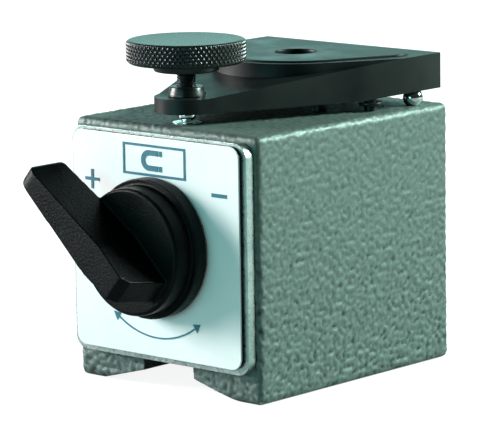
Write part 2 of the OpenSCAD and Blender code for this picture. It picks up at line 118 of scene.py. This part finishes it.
def cad_copy(node):
    """A welded copy of a CAD node's mesh, its flat faces whole again."""
    bm = bmesh.new()
    bm.from_mesh(frame["nodes"][node].data)
    bmesh.ops.remove_doubles(bm, verts=bm.verts, dist=2e-6)
    bmesh.ops.dissolve_limit(bm, angle_limit=math.radians(0.5), verts=bm.verts, edges=bm.edges)
    return bm


def bevelled(name, node, body, slot, material, width, segments=3, angle=32):
    """A CAD node with its sharp edges rounded by width, in millimetres."""
    bm = cad_copy(node)
    limit = math.radians(angle)
    sharp = [e for e in bm.edges if len(e.link_faces) == 2 and e.calc_face_angle() > limit]
    bmesh.ops.bevel(
        bm,
        geom=sharp,
        offset=width * MM,
        offset_type="OFFSET",
        segments=segments,
        profile=0.5,
        affect="EDGES",
        clamp_overlap=True,
        miter_outer="ARC",
    )
    shade(bm, 50)
    piece = from_bmesh(name, bm, [material])
    flat_faces(piece)
    return install(piece, body, slot, node)


def moulded(name, node, body, slot, material, voxel, rounds):
    """A CAD node as a moulding: its edges and inner corners rounded by remeshing and smoothing."""
    bm = cad_copy(node)
    bmesh.ops.triangulate(bm, faces=bm.faces)
    piece = from_bmesh(name, bm, [material])
    remesh = piece.modifiers.new("remesh", "REMESH")
    remesh.mode = "VOXEL"
    remesh.voxel_size = voxel * MM
    remesh.use_smooth_shade = True
    smooth = piece.modifiers.new("smooth", "SMOOTH")
    smooth.factor = 0.5
    smooth.iterations = rounds
    apply_modifiers(piece)
    return install(piece, body, slot, node)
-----
Would you copy out each line exactly as written?

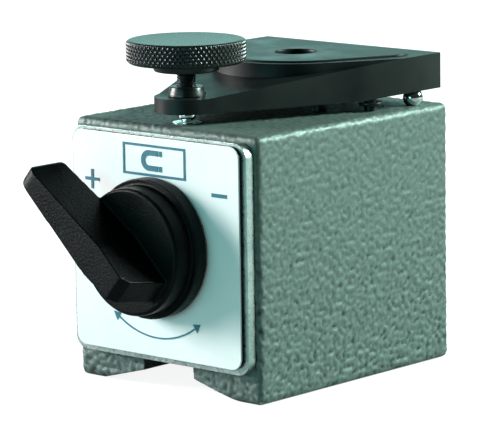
Write part 2 of the OpenSCAD and Blender code for this picture. It picks up at line 118 of scene.py. This part finishes it.
def cad_copy(node):
    """A welded copy of a CAD node's mesh, its flat faces whole again."""
    bm = bmesh.new()
    bm.from_mesh(frame["nodes"][node].data)
    bmesh.ops.remove_doubles(bm, verts=bm.verts, dist=2e-6)
    bmesh.ops.dissolve_limit(bm, angle_limit=math.radians(0.5), verts=bm.verts, edges=bm.edges)
    return bm


def bevelled(name, node, body, slot, material, width, segments=3, angle=32):
    """A CAD node with its sharp edges rounded by width, in millimetres."""
    bm = cad_copy(node)
    limit = math.radians(angle)
    sharp = [e for e in bm.edges if len(e.link_faces) == 2 and e.calc_face_angle() > limit]
    bmesh.ops.bevel(
        bm,
        geom=sharp,
        offset=width * MM,
        offset_type="OFFSET",
        segments=segments,
        profile=0.5,
        affect="EDGES",
        clamp_overlap=True,
        miter_outer="ARC",
    )
    shade(bm, 50)
    piece = from_bmesh(name, bm, [material])
    flat_faces(piece)
    return install(piece, body, slot, node)


def moulded(name, node, body, slot, material, voxel, rounds):
    """A CAD node as a moulding: its edges and inner corners rounded by remeshing and smoothing."""
    bm = cad_copy(node)
    bmesh.ops.triangulate(bm, faces=bm.faces)
    piece = from_bmesh(name, bm, [material])
    remesh = piece.modifiers.new("remesh", "REMESH")
    remesh.mode = "VOXEL"
    remesh.voxel_size = voxel * MM
    remesh.use_smooth_shade = True
    smooth = piece.modifiers.new("smooth", "SMOOTH")
    smooth.factor = 0.5
    smooth.iterations = rounds
    apply_modifiers(piece)
    return install(piece, body, slot, node)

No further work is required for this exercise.